Tuesday, October 28, 2014

The Rhythm of Persuasion

A properly persuasive writer writes in such a way that people are persuaded without knowing what you're doing. People have to trust you, think you virtuous, and so you have to show you have the facts and that you've done your homework. People have to see your logic. People have to feel deep sympathy and empathy and love and hate with you. You have to paint a picture, make the picture vivid, full of things and people they can visualize. You have to tell a story.

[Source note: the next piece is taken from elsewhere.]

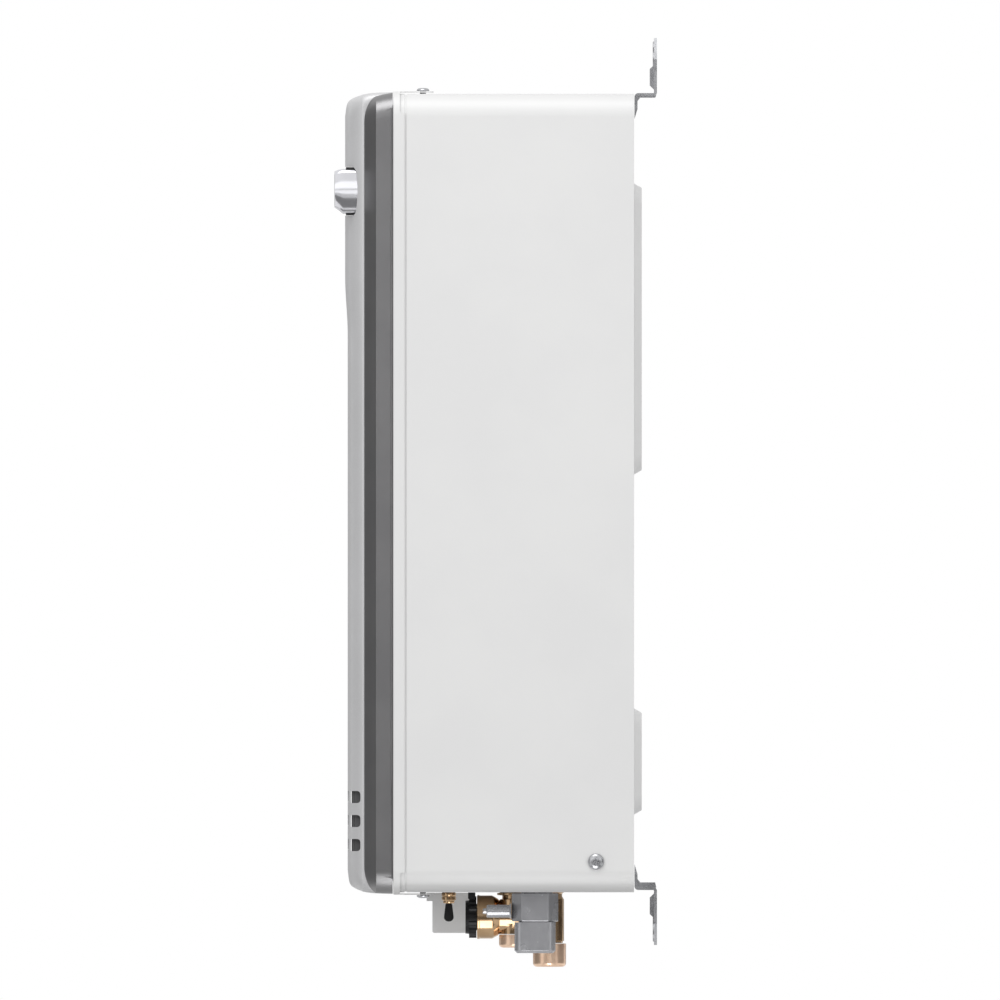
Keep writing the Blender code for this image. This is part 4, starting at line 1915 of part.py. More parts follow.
def junction_box(finish):
    """The cable box under the case, with a lip at its front."""
    left, right = JUNCTION_CENTRE_X - JUNCTION_HALF_WIDTH, JUNCTION_CENTRE_X + JUNCTION_HALF_WIDTH
    top, low = CASE_BOTTOM - FIT, CASE_BOTTOM - JUNCTION_DROP
    piece = new_object(
        "junction_box", block((left, JUNCTION_FRONT, low), (right, JUNCTION_REAR, top)), finish
    )
    wall = JUNCTION_SHEET
    lip = block(
        (left, JUNCTION_FRONT - JUNCTION_LIP, top - JUNCTION_LIP_HEIGHT),
        (right, JUNCTION_FRONT + wall / 2, top),
    )
    join(piece, lip, "lip")
    hollow = block(
        (left + wall, JUNCTION_FRONT + wall, low + wall),
        (right - wall, JUNCTION_REAR - wall, top + OVERRUN),
    )
    cut(piece, hollow, "hollow")
    place = (JUNCTION_CENTRE_X, JUNCTION_MIDDLE)
    return cut(piece, hole(CONDUIT_HOLE, "Z", place, low - OVERRUN, low + OVERRUN, HOLE_STEPS), "entry")


def ignition_transformer(finish):
    """The box that makes the spark's voltage."""
    low, high = (SPARK_LEFT, SPARK_FACE, SPARK_TOP - SPARK_HEIGHT), (SPARK_RIGHT, SPARK_REAR, SPARK_TOP)
    return bevelled(new_object("ignition_transformer", block(low, high), finish), SPARK_BEVEL)


def ignition_lead(finish):
    """The spark lead from the transformer to the nearer electrode."""
    start = SPARK_LEFT + LEAD_SETBACK
    tip = BURNER_FACE - FIT - ELECTRODE_PLATE - CERAMIC_OUT
    out = tip - LEAD_OUT
    route = [
        (start, SPARK_FACE - FIT, ELECTRODE_Z), (start, out, ELECTRODE_Z),
        (IGNITER_X, out, ELECTRODE_Z), (IGNITER_X, tip - FIT, ELECTRODE_Z),
    ]
    points = filleted(route, LEAD_BEND, closed=False)
    return pipe("ignition_lead", points, LEAD_RADIUS, finish, THIN_PIPE_BEVEL_STEPS)


def main():
    clear_scene()
    finish = make_materials()
    case_wrap(finish["case_paint"])
    back_plate(finish["case_paint"])
    bracket("upper_bracket", CASE_TOP, 1, finish["zinc_steel"])
    bracket("lower_bracket", CASE_BOTTOM, -1, finish["zinc_steel"])
    zinc = finish["zinc_steel"]
    for name, place in zip(SIDE_SCREW_NAMES, side_seats()):
        piece = screw_object(name, "X", place, SCREW_HEAD, SCREW_HEAD_HEIGHT, zinc)
        cut(piece, cross("X", *place, SCREW_HEAD, SCREW_HEAD_HEIGHT), "cross")
    for name, place in zip(COVER_SCREW_NAMES, cover_seats()):
        screw_object(name, "Z", place, SMALL_SCREW_HEAD, SMALL_SCREW_HEAD_HEIGHT, zinc)
    front_cover(finish["case_paint"])
    cover_gasket(finish["foam"])
    front_panel(finish["panel_silver"])
    side_trim("side_trim_left", -1, finish["trim_grey"])
    side_trim("side_trim_right", 1, finish["trim_grey"])
    outlet_frame(finish["satin_chrome"])
    outlet_grille(finish["black_plastic"])
    exhaust_hood(finish["bright_steel"])
    heat_exchanger_shell(finish["copper"])
    exchanger_fins(finish["copper"])
    exchanger_tube(finish["copper"])
    burner_box(zinc)
    burner_bars(finish["bright_steel"])
    gas_manifold(finish["cast_aluminium"])
    gas_nozzle_plate(finish["brass"])
    electrode_set(finish["ceramic"])
    sight_glass(finish["glass"])
    fan_housing(finish["cast_aluminium"])
    fan_wheel(finish["bright_steel"])
    fan_motor(finish["black_plastic"])
    gas_valve_body(finish["cast_aluminium"])
    for kind, place in zip(COIL_KINDS, coil_places()):
        valve_coil(f"{kind}_coil", place, finish["black_plastic"])
        plunger(f"{kind}_plunger", place, finish["bright_steel"])
    gas_feed_pipe(finish["copper"])
    gas_inlet_fitting(finish["cast_grey"])
    test_nipple(finish["cast_grey"])
    test_nipple_screw(finish["bright_steel"])
    cold_inlet_body(finish["brass"])
    pipe_end(
        "cold_pipe_end", (COLD_X, COLD_Y), CASE_BOTTOM - COLD_SPIGOT_DROP,
        CASE_BOTTOM - COLD_SPIGOT_DROP + PIPE_END - FIT, finish["bronze_end"],
    )
    filter_knob(finish["black_plastic"])
    filter_strainer(finish["white_plastic"])
    flow_sensor_body(finish["brass"])
    flow_turbine(finish["white_plastic"])
    cold_pipe(finish["copper"])
    hot_pipe(finish["copper"])
    hot_outlet_fitting(finish["brass"])
    pipe_end(
        "hot_pipe_end", (HOT_X, HOT_Y), CASE_BOTTOM - HOT_SPIGOT_DROP,
        CASE_BOTTOM - HOT_GROOVE_DROP - FIT, finish["bronze_end"],
    )
    drain_valve_body(finish["brass"])
    drain_handle(finish["black_plastic"])
    drain_pipe(finish["copper"])
    control_box(finish["box_plastic"])
    control_board(finish["board_green"])
    for name, x in zip(BUTTON_NAMES, button_places()):
        board_button(name, x, finish["red_plastic"])
    junction_box(finish["case_paint"])
    ignition_transformer(finish["black_plastic"])
    ignition_lead(finish["red_plastic"])


main()
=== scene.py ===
# %% [markdown]
# # Dressing a tankless water heater
# The solids of this wall-hung gas heater come ready made, as a frame of named nodes. This lesson gives them
# their looks: smooth metal, mouldings and fittings modelled over the solids, and a finish for each
# material. Everything is in metres. The heater's front faces -Y, the wall is at Y = 0, and +Z is up.

import json
import math

import bmesh
import bpy
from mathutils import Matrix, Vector


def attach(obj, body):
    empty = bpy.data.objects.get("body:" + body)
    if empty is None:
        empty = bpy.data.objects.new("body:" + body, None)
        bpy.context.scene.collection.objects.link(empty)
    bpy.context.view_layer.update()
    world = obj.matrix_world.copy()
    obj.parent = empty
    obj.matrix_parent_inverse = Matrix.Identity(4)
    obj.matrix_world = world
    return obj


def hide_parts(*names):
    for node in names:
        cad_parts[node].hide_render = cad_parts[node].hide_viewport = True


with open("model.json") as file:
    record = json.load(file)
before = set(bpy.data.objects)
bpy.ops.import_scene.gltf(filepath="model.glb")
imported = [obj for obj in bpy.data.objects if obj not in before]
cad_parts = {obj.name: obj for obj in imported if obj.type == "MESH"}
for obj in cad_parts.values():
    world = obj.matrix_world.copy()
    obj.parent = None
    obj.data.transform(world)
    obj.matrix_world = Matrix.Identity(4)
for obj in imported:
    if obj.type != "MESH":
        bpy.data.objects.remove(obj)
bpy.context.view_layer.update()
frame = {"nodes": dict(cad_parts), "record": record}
print("nodes in the frame:", len(frame["nodes"]))

# %% [markdown]
# ## The camera
# The photograph looks straight at the heater's right side through a very long lens, so nothing shrinks with
# distance and neither the top nor the underside shows. An orthographic camera sees exactly that, from
# wherever it stands. Its scale is the width of the picture: a thousand pixels of 0.6625 mm.

# %% Place the camera
PIXEL = 0.0006625
PHOTO_SIDE = 1000
VIEW_DISTANCE = 4.0
VIEW_MIDDLE = (-0.1040, -0.2816)

bpy.ops.object.camera_add(
    location=(VIEW_DISTANCE, *VIEW_MIDDLE), rotation=(math.radians(90), 0, math.radians(90))
)
camera = bpy.context.object
camera.data.type = "ORTHO"
camera.data.ortho_scale = PHOTO_SIDE * PIXEL
bpy.context.scene.camera = camera
print("picture:", round(camera.data.ortho_scale, 4), "m wide")

# %% [markdown]
# ## Light and background
# A studio has big soft lamps and pale surroundings. The world gives even light from all sides, and large
# lamps add a little from above and from both front and rear on the camera's side. Rays from the camera, and
# those that metal and glass reflect, see white instead. Metal needs something darker to reflect too, or it
# looks like paint. So grey cards stand round the heater, as photographers put them, and only reflections
# see them. A bright one lies low in front of the pipes and draws the hard bands on their brass, and another
# draws the white band on the outlet's frame. The floor is a pale plane that throws little light upwards,
# and lies low enough to leave room for views from below.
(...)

I once presented a hypothesis about the nature of the universe and human nature to the Dallas Philosopher's Forum. I had only a week to write, prepare, persuade. I organized the theories I'd been working on for years into a world-hypothesis I knew would be quite controversial. After all, this was to be presented to philosophers, a group that's hardly known to all agree on everything (or anything). But I decided to use something from my bag of neuro-literary tricks. I wrote the presentation in iambic rhythm so the rhythm would sync up their brains and make my words persuasive well beyond the words' abilities. Thus, in a group that always questioned everyone, I did not receive a single challenge; rather, I received responses asking me the implications my ideas would have on art and literature, on ethics and society. So primed were all the brains there in the audience, my answers met with general agreement.

If you found this post to be persuasive well beyond what you perhaps, reflecting, think it should, perhaps that is because I told a story. And I wrote this post with rhythms most iambic.